Work to do: Reproduce each line exactly, including spacing and punctuation.

#### Source records

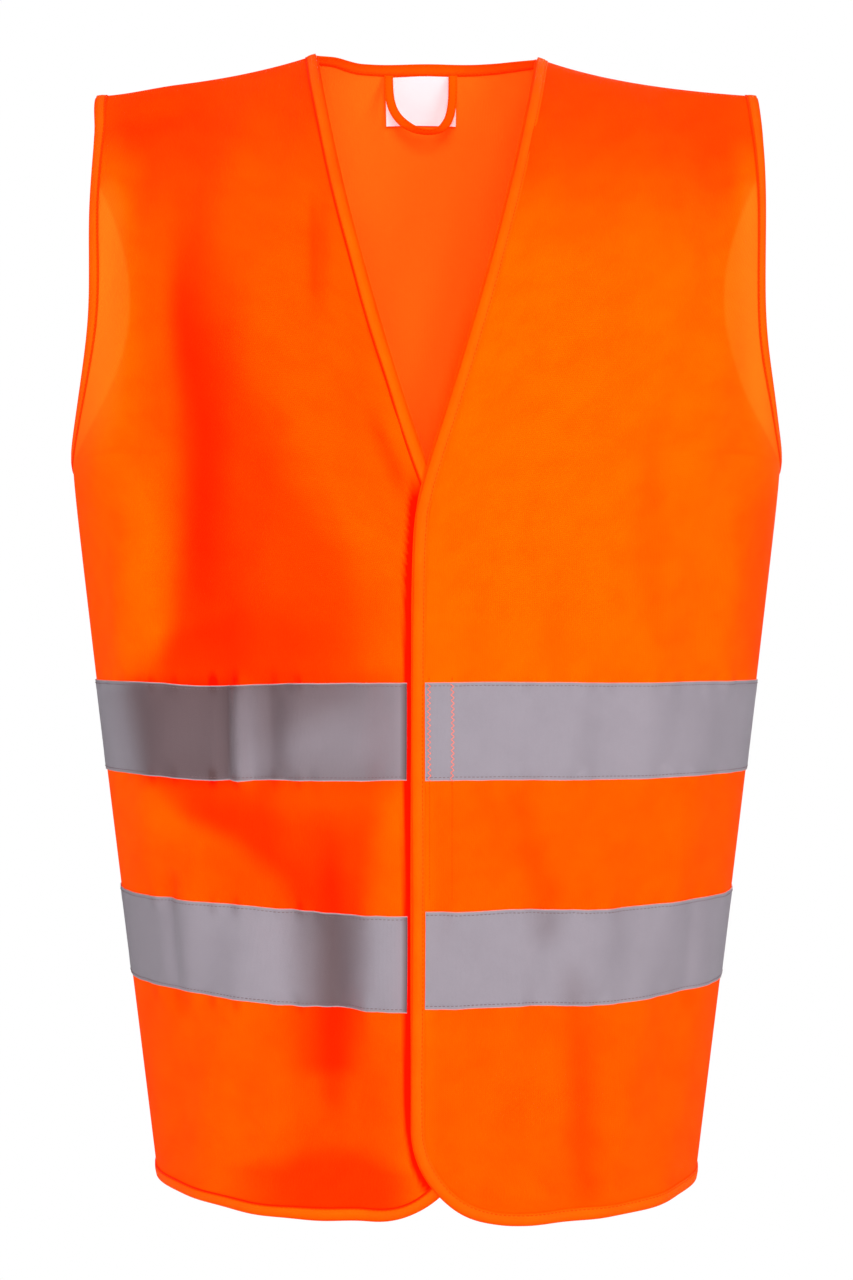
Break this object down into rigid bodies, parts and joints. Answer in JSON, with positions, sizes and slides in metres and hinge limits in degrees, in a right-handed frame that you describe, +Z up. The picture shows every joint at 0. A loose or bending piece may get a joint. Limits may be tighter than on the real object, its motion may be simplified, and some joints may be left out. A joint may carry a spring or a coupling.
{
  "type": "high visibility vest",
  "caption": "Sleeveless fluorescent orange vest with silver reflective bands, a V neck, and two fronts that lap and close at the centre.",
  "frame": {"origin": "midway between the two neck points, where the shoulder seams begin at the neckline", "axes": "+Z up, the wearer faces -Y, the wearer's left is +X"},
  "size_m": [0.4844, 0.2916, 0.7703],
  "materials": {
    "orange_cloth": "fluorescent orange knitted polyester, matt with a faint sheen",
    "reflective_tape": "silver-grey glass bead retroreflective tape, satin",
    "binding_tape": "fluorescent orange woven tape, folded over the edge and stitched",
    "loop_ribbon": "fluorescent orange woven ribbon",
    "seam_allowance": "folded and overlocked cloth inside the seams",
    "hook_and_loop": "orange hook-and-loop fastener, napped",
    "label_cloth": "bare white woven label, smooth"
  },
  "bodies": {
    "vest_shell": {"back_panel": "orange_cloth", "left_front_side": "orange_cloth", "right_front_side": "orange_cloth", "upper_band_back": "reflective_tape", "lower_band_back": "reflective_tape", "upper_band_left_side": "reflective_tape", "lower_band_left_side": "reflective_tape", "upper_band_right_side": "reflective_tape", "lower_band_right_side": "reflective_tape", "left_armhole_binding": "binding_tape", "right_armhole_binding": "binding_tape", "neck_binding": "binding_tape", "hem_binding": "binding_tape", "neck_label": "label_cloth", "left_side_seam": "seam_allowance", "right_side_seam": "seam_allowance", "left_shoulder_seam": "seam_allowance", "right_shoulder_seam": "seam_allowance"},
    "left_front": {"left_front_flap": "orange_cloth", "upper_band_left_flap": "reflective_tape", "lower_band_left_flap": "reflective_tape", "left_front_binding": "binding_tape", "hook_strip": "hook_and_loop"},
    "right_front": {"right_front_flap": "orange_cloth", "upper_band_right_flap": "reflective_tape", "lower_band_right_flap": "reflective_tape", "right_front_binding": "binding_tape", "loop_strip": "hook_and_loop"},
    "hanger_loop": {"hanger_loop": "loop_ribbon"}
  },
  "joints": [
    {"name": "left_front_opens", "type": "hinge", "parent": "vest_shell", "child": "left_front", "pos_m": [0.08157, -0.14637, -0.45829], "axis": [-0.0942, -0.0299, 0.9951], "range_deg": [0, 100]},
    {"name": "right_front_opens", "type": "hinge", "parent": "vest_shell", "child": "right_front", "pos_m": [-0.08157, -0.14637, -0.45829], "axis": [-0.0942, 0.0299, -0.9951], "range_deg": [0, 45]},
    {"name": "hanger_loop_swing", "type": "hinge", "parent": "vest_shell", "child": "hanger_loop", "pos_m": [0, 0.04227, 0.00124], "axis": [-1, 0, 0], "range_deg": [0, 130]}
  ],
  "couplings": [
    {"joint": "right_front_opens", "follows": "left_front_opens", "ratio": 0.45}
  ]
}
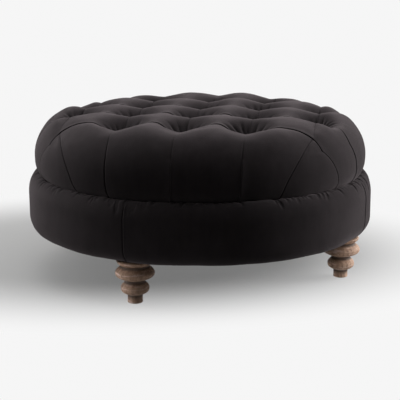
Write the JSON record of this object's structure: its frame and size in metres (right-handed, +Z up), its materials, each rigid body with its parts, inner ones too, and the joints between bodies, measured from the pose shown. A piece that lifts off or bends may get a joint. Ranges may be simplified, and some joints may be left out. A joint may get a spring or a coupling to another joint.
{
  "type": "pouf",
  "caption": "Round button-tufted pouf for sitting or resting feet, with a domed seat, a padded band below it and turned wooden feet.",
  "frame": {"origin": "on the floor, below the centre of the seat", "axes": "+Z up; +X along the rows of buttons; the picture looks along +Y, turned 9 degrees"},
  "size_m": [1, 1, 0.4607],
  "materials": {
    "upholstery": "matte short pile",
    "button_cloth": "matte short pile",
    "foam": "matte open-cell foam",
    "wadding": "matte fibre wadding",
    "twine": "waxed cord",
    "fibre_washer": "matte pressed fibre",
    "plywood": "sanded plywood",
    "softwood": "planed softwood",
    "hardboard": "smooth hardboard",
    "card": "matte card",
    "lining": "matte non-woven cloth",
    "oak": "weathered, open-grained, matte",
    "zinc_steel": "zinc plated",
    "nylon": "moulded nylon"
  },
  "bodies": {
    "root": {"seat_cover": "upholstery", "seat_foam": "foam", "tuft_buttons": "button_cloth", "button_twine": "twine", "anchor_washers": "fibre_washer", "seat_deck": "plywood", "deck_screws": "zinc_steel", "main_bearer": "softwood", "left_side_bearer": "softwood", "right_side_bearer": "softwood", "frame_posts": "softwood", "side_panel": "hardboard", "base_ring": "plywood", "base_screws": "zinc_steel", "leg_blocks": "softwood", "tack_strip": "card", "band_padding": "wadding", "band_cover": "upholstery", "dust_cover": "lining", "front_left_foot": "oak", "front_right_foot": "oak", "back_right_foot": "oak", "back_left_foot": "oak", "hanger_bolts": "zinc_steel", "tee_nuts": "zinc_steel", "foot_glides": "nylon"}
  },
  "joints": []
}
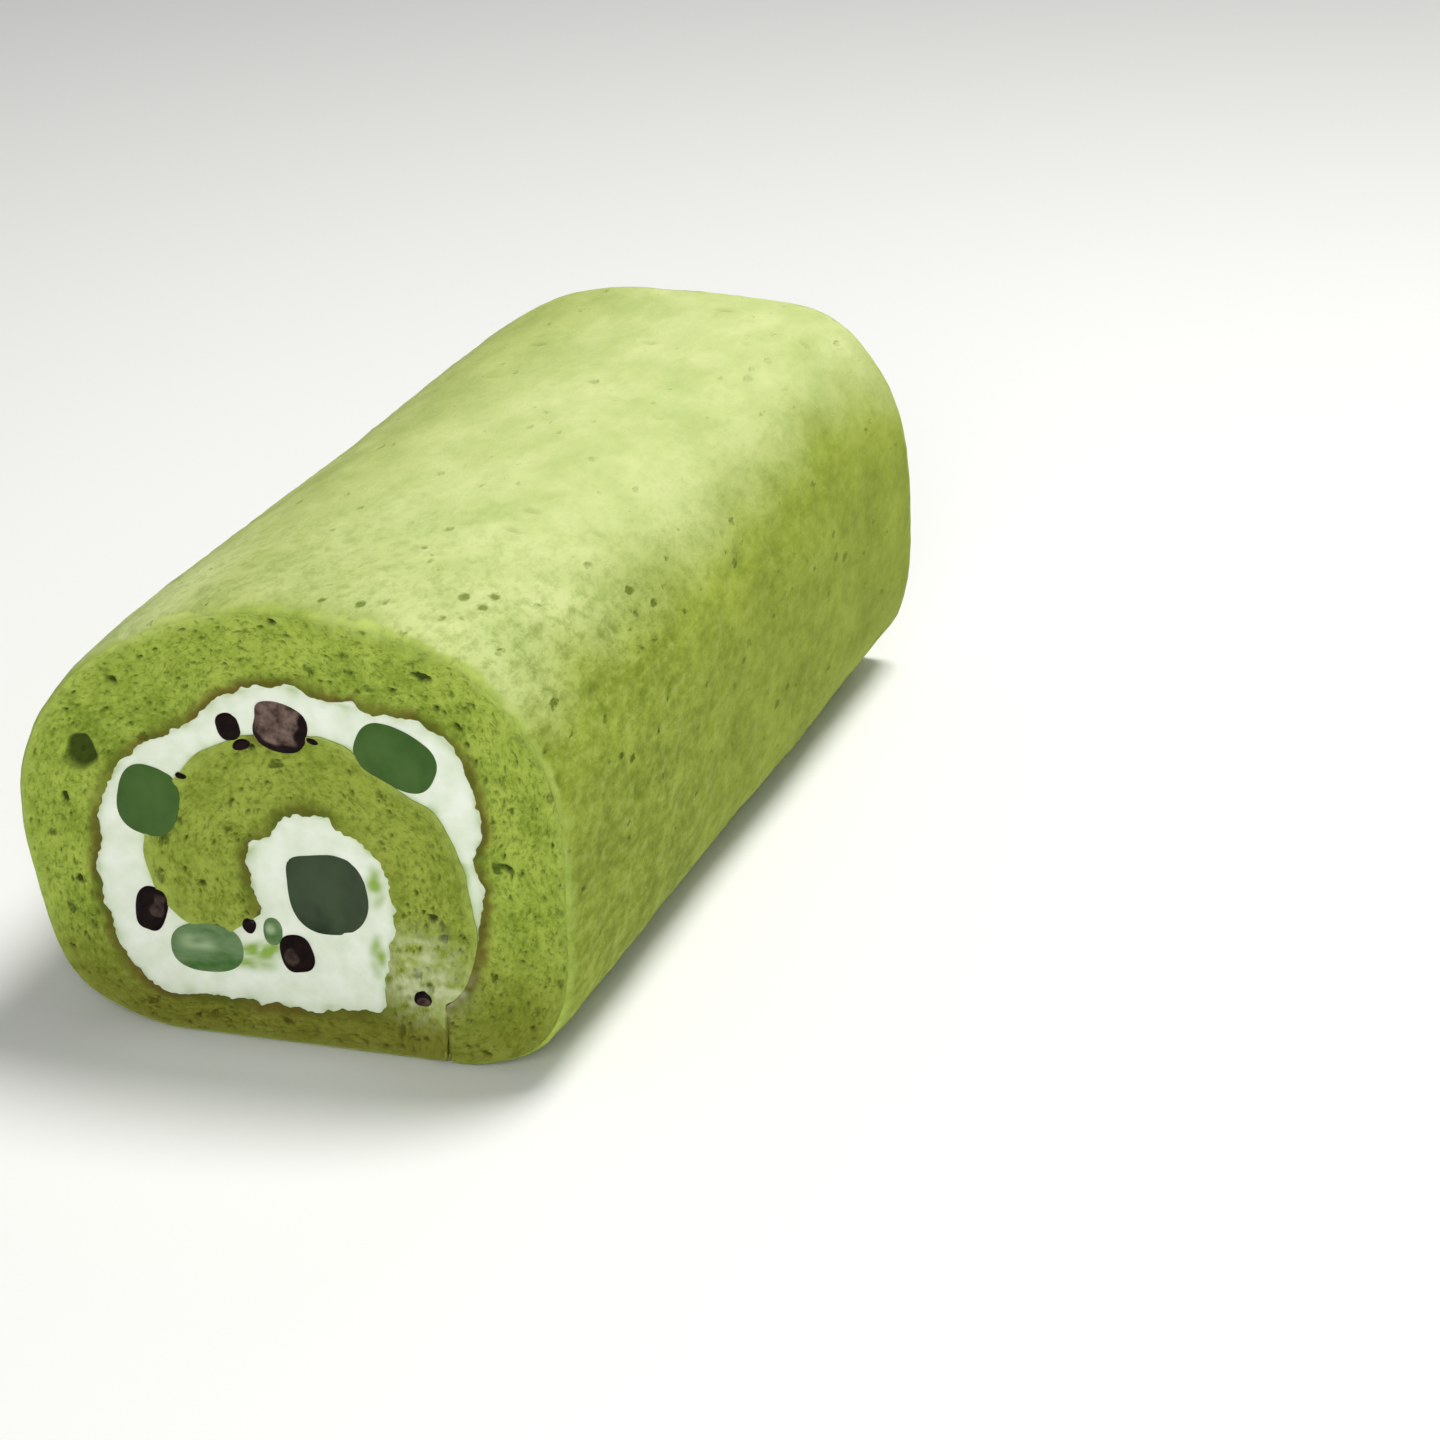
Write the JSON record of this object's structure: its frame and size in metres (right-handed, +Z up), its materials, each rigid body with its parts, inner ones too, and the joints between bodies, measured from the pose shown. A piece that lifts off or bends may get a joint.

########

Solution for this problem:
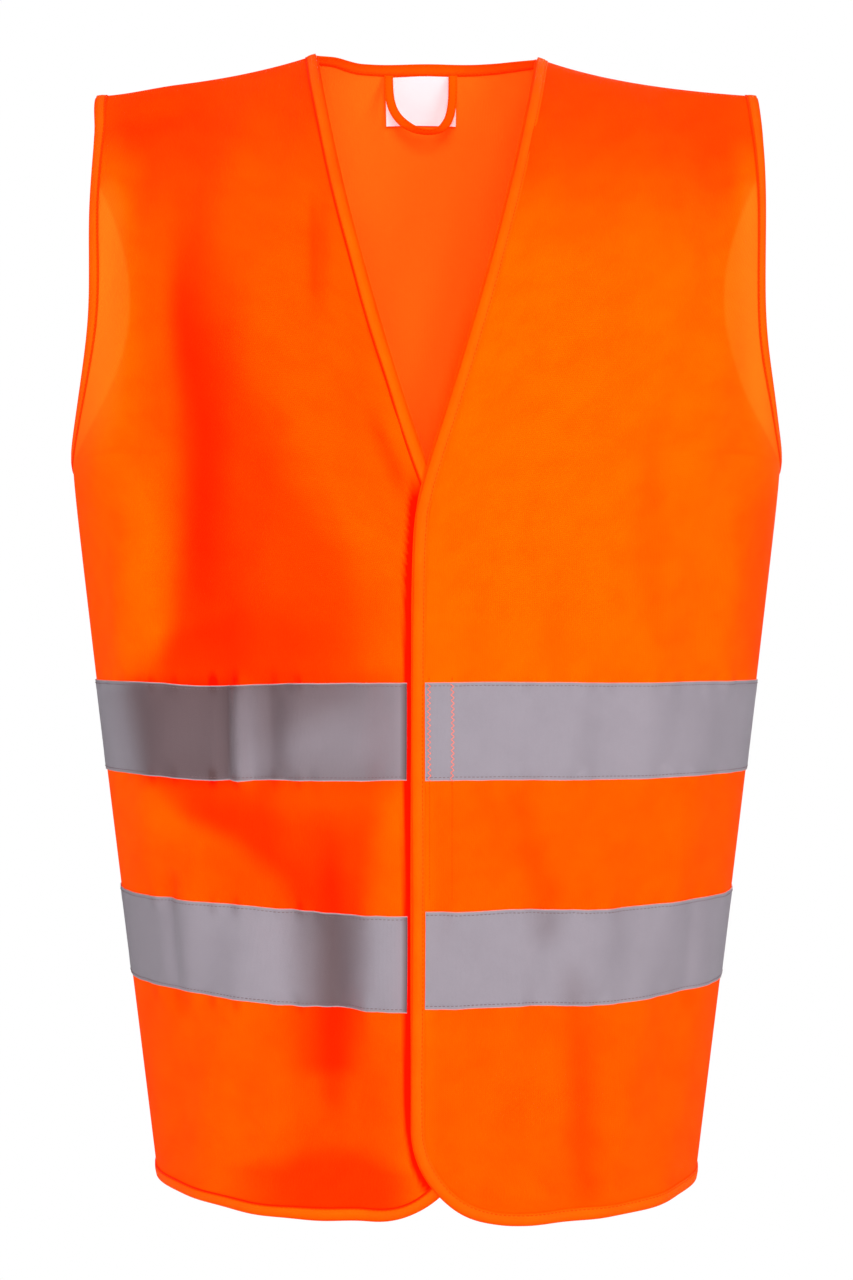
Break this object down into rigid bodies, parts and joints. Answer in JSON, with positions, sizes and slides in metres and hinge limits in degrees, in a right-handed frame that you describe, +Z up. The picture shows every joint at 0. A loose or bending piece may get a joint. Limits may be tighter than on the real object, its motion may be simplified, and some joints may be left out. A joint may carry a spring or a coupling.
{
  "type": "high visibility vest",
  "caption": "Sleeveless fluorescent orange vest with silver reflective bands, a V neck, and two fronts that lap and close at the centre.",
  "frame": {"origin": "midway between the two neck points, where the shoulder seams begin at the neckline", "axes": "+Z up, the wearer faces -Y, the wearer's left is +X"},
  "size_m": [0.4844, 0.2916, 0.7703],
  "materials": {
    "orange_cloth": "fluorescent orange knitted polyester, matt with a faint sheen",
    "reflective_tape": "silver-grey glass bead retroreflective tape, satin",
    "binding_tape": "fluorescent orange woven tape, folded over the edge and stitched",
    "loop_ribbon": "fluorescent orange woven ribbon",
    "seam_allowance": "folded and overlocked cloth inside the seams",
    "hook_and_loop": "orange hook-and-loop fastener, napped",
    "label_cloth": "bare white woven label, smooth"
  },
  "bodies": {
    "vest_shell": {"back_panel": "orange_cloth", "left_front_side": "orange_cloth", "right_front_side": "orange_cloth", "upper_band_back": "reflective_tape", "lower_band_back": "reflective_tape", "upper_band_left_side": "reflective_tape", "lower_band_left_side": "reflective_tape", "upper_band_right_side": "reflective_tape", "lower_band_right_side": "reflective_tape", "left_armhole_binding": "binding_tape", "right_armhole_binding": "binding_tape", "neck_binding": "binding_tape", "hem_binding": "binding_tape", "neck_label": "label_cloth", "left_side_seam": "seam_allowance", "right_side_seam": "seam_allowance", "left_shoulder_seam": "seam_allowance", "right_shoulder_seam": "seam_allowance"},
    "left_front": {"left_front_flap": "orange_cloth", "upper_band_left_flap": "reflective_tape", "lower_band_left_flap": "reflective_tape", "left_front_binding": "binding_tape", "hook_strip": "hook_and_loop"},
    "right_front": {"right_front_flap": "orange_cloth", "upper_band_right_flap": "reflective_tape", "lower_band_right_flap": "reflective_tape", "right_front_binding": "binding_tape", "loop_strip": "hook_and_loop"},
    "hanger_loop": {"hanger_loop": "loop_ribbon"}
  },
  "joints": [
    {"name": "left_front_opens", "type": "hinge", "parent": "vest_shell", "child": "left_front", "pos_m": [0.08157, -0.14637, -0.45829], "axis": [-0.0942, -0.0299, 0.9951], "range_deg": [0, 100]},
    {"name": "right_front_opens", "type": "hinge", "parent": "vest_shell", "child": "right_front", "pos_m": [-0.08157, -0.14637, -0.45829], "axis": [-0.0942, 0.0299, -0.9951], "range_deg": [0, 45]},
    {"name": "hanger_loop_swing", "type": "hinge", "parent": "vest_shell", "child": "hanger_loop", "pos_m": [0, 0.04227, 0.00124], "axis": [-1, 0, 0], "range_deg": [0, 130]}
  ],
  "couplings": [
    {"joint": "right_front_opens", "follows": "left_front_opens", "ratio": 0.45}
  ]
}
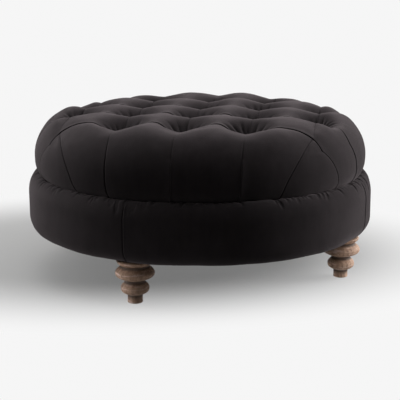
Write the JSON record of this object's structure: its frame and size in metres (right-handed, +Z up), its materials, each rigid body with its parts, inner ones too, and the joints between bodies, measured from the pose shown. A piece that lifts off or bends may get a joint. Ranges may be simplified, and some joints may be left out. A joint may get a spring or a coupling to another joint.
{
  "type": "pouf",
  "caption": "Round button-tufted pouf for sitting or resting feet, with a domed seat, a padded band below it and turned wooden feet.",
  "frame": {"origin": "on the floor, below the centre of the seat", "axes": "+Z up; +X along the rows of buttons; the picture looks along +Y, turned 9 degrees"},
  "size_m": [1, 1, 0.4607],
  "materials": {
    "upholstery": "matte short pile",
    "button_cloth": "matte short pile",
    "foam": "matte open-cell foam",
    "wadding": "matte fibre wadding",
    "twine": "waxed cord",
    "fibre_washer": "matte pressed fibre",
    "plywood": "sanded plywood",
    "softwood": "planed softwood",
    "hardboard": "smooth hardboard",
    "card": "matte card",
    "lining": "matte non-woven cloth",
    "oak": "weathered, open-grained, matte",
    "zinc_steel": "zinc plated",
    "nylon": "moulded nylon"
  },
  "bodies": {
    "root": {"seat_cover": "upholstery", "seat_foam": "foam", "tuft_buttons": "button_cloth", "button_twine": "twine", "anchor_washers": "fibre_washer", "seat_deck": "plywood", "deck_screws": "zinc_steel", "main_bearer": "softwood", "left_side_bearer": "softwood", "right_side_bearer": "softwood", "frame_posts": "softwood", "side_panel": "hardboard", "base_ring": "plywood", "base_screws": "zinc_steel", "leg_blocks": "softwood", "tack_strip": "card", "band_padding": "wadding", "band_cover": "upholstery", "dust_cover": "lining", "front_left_foot": "oak", "front_right_foot": "oak", "back_right_foot": "oak", "back_left_foot": "oak", "hanger_bolts": "zinc_steel", "tee_nuts": "zinc_steel", "foot_glides": "nylon"}
  },
  "joints": []
}
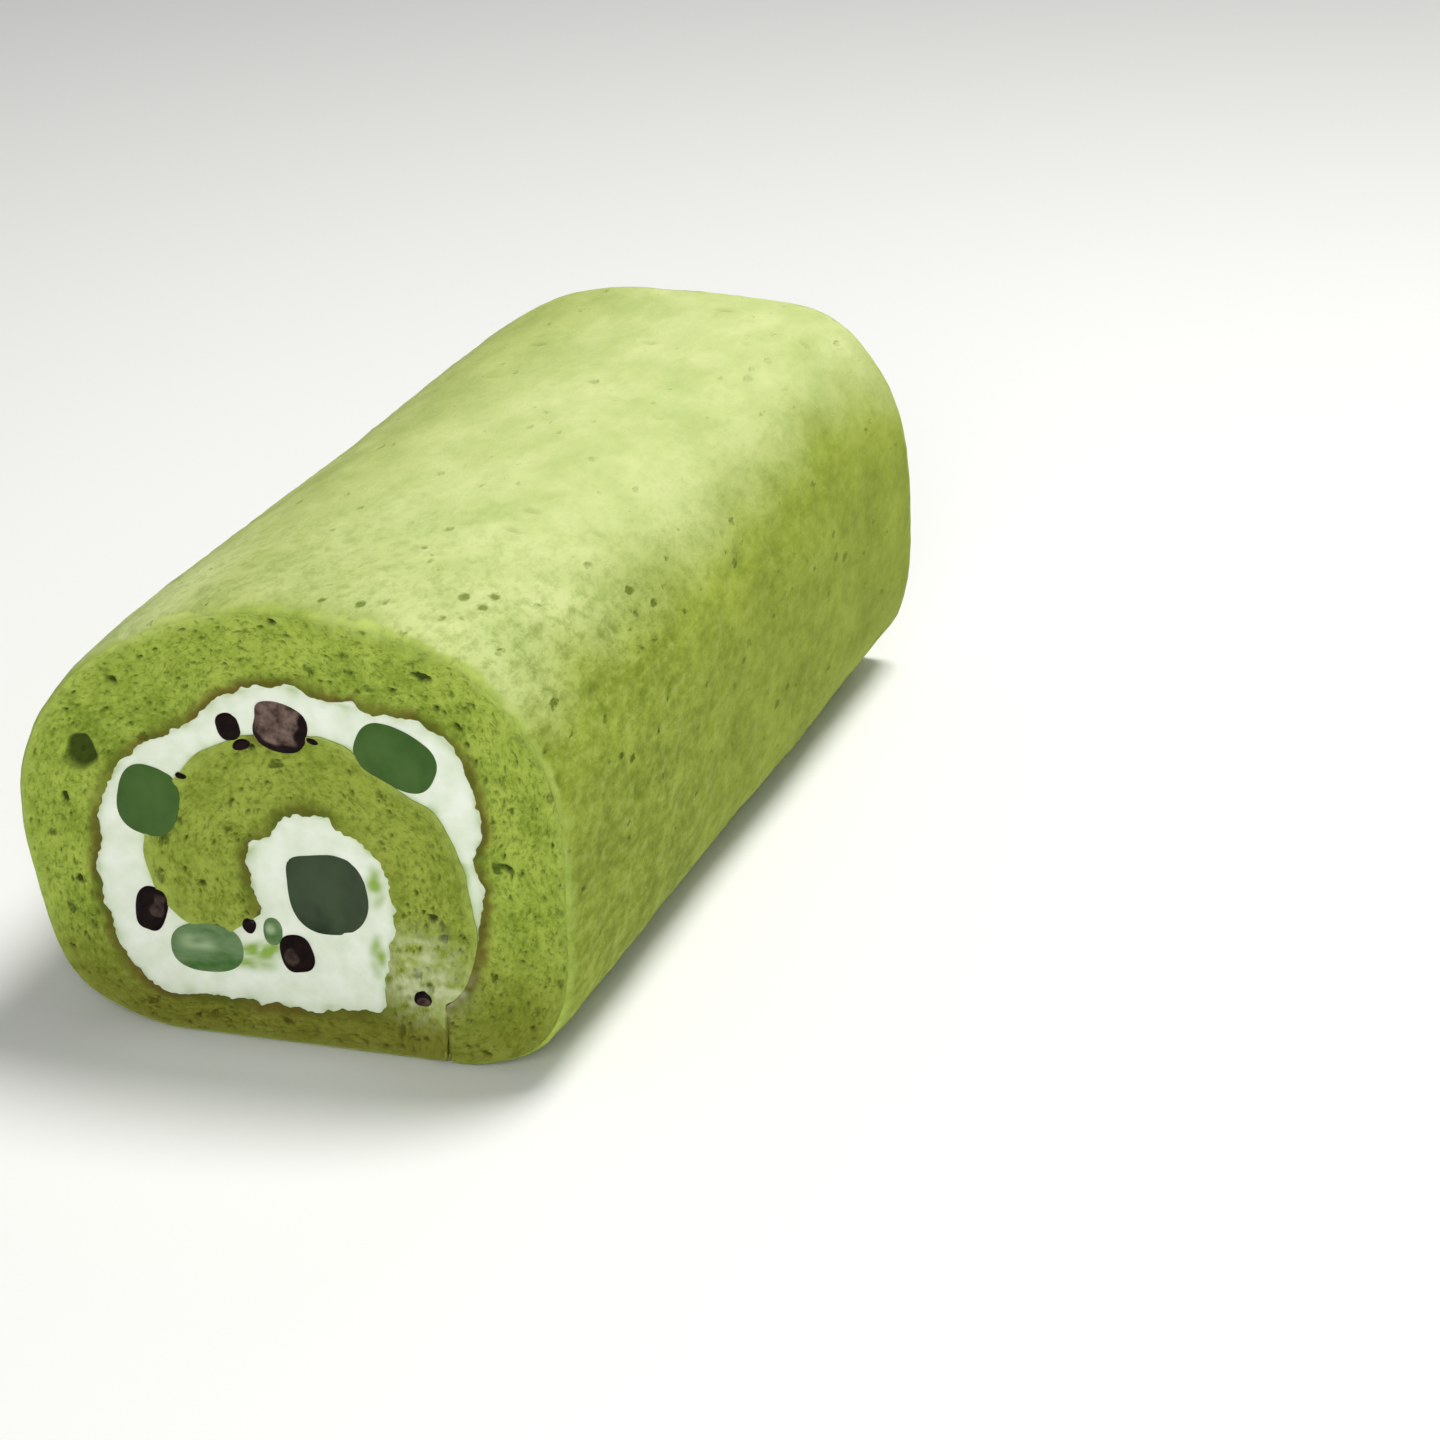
Write the JSON record of this object's structure: its frame and size in metres (right-handed, +Z up), its materials, each rigid body with its parts, inner ones too, and the joints between bodies, measured from the pose shown. A piece that lifts off or bends may get a joint.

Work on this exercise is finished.